JM : En fait, j'ai accompagné pendant plus de dix ans une danseuse togolaise. J'ai donc beaucoup voyagé en Afrique et travaillé sur le djembé, une percussion de l'Afrique de l'ouest. Donc l'apport noir africain dans le groupe, c'est le breton qui l'amène. C'est un peu bizarre. En revanche, on a un autre apport depuis que José Larreceta est avec nous à la guitare depuis un peu plus d'un an maintenant. Il est asturien et les Asturies (région du nord-ouest de l'Espagne. Ndlr) sont celtes aussi.
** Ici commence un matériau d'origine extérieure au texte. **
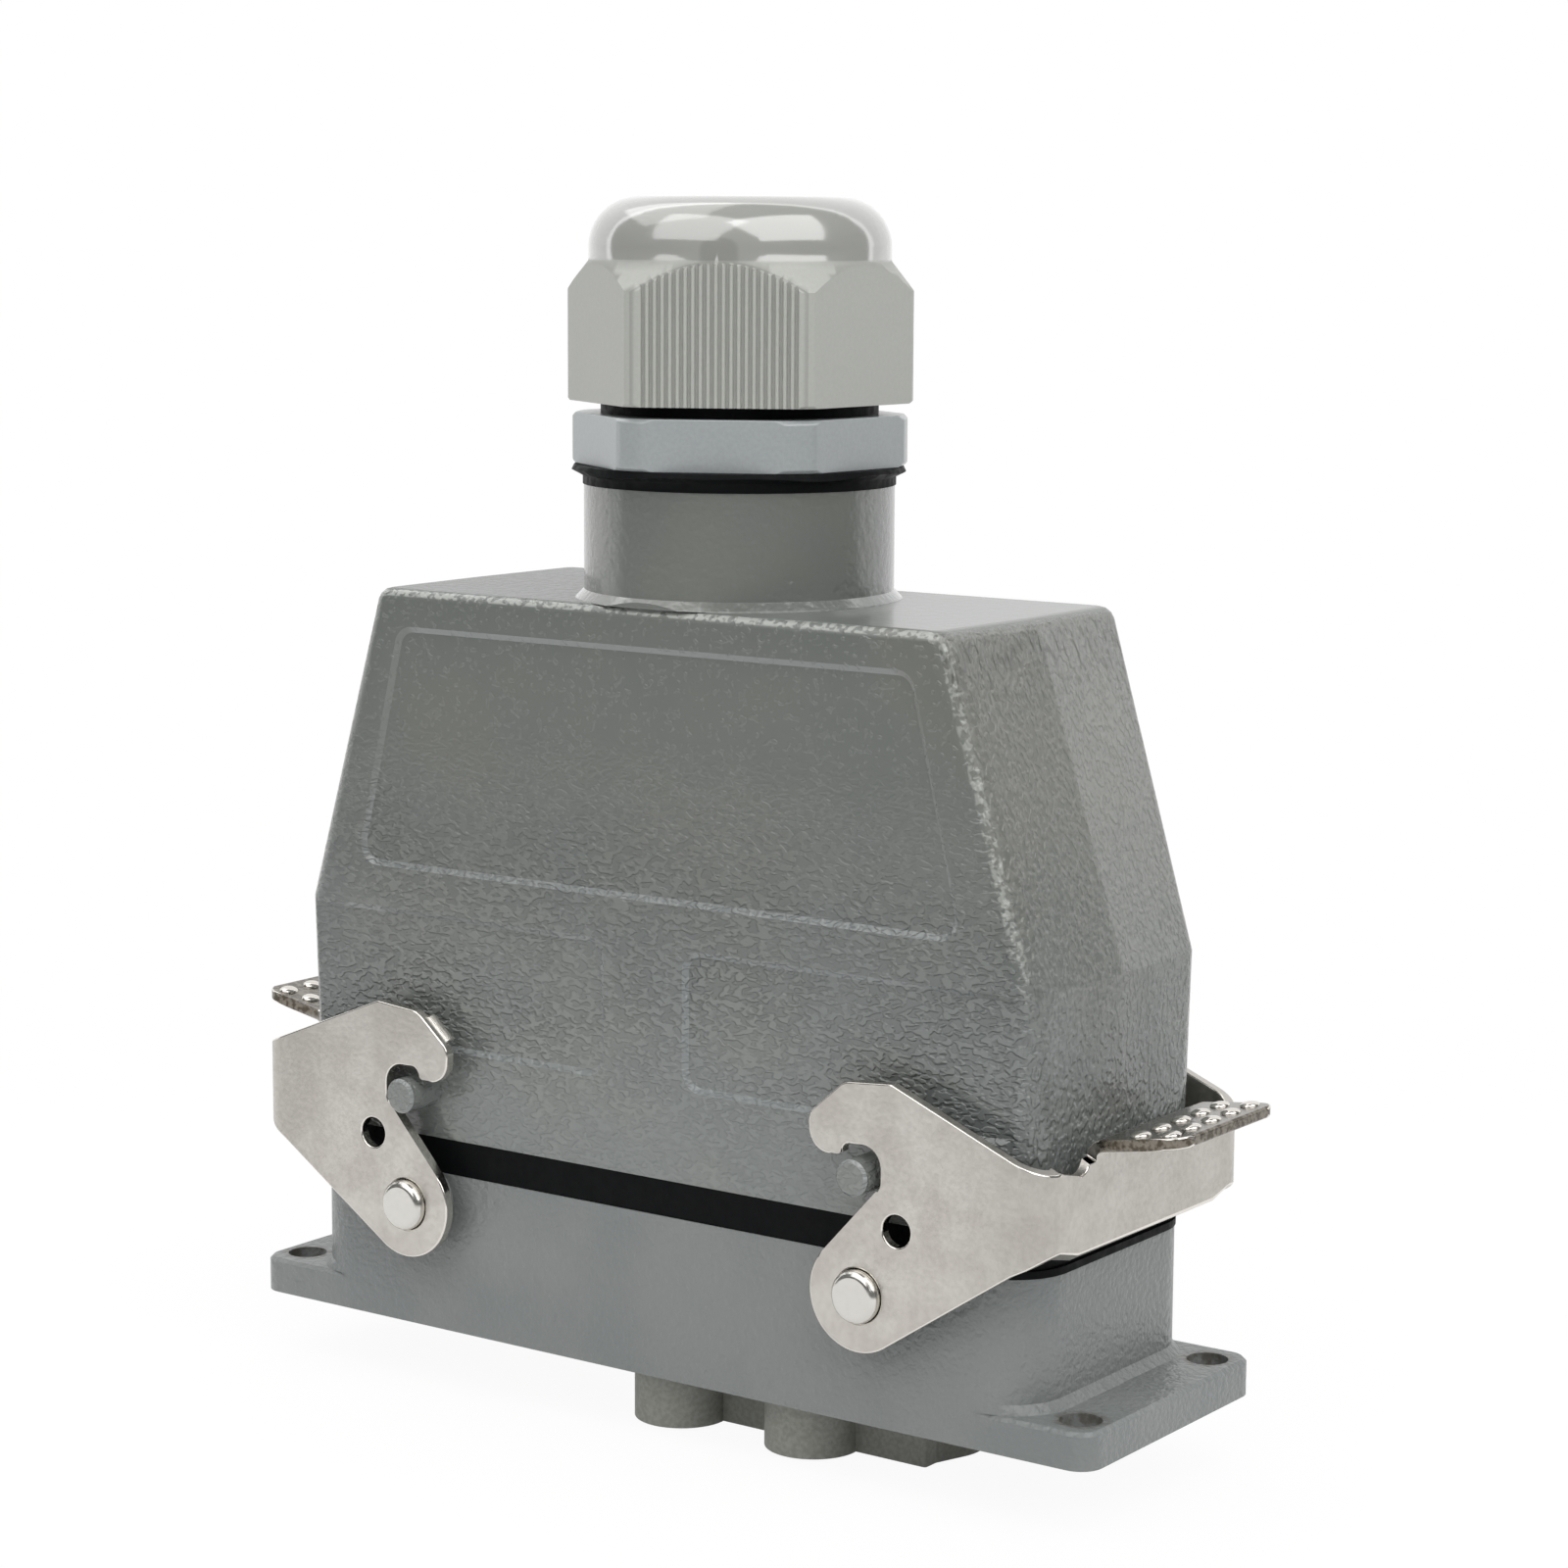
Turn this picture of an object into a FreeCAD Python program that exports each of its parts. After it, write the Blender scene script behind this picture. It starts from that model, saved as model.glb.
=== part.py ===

Il nous apporte donc un côté hispanisant et andalou, que Farid a bien connu, et que l'on retrouve sur deux morceaux dans l'album.
CP : Il y a déjà eu une expérience afro-celte avec " Afro Celt Sound System " (Virgin, 1996) ?
JM : Oui, je connais un peu. Mais c'est plus " music-machine ", plus techno. Ce sont des machines qui tournent. Nous, on met un point d'honneur à faire de la musique avec des instruments. Mais j'ai écouté l'album et c'est bien.
CP : Vous avez joué en Algérie en 92 ? Quel accueil avez-vous eu ?
FAS : Je préfère que ce soit plutôt Jacques qui en parle.
JM : On était en Kabylie, à Bedjaïa, dans la région d'où était originaire Matoub Lounes. On a joué dans un théâtre pendant une semaine. L'accueil fut superbe. Le dépaysement fut pour nous, bretons, aussi grand que celui que l'on vit actuellement à New York.
CP : Vous disiez tout à l'heure que votre travail de recherche était derrière vous. N'y a t'il plus rien à explorer ?
JM : Si, bien sûr. On connaît maintenant les clés de la fusion. Mais il faut qu'on avance dans la composition, dans le mélange de tous les membres du groupe. Tout le monde doit apporter quelque chose. Notre bassiste est Antillais, donc il nous apporte un côté rythmique très intéressant. Notre batteur travaille autant les rythmiques modernes que traditionnelles. Donc, on a vraiment envie d'avancer. Farid et moi avons les clés, et on doit les mettre en application avec le groupe.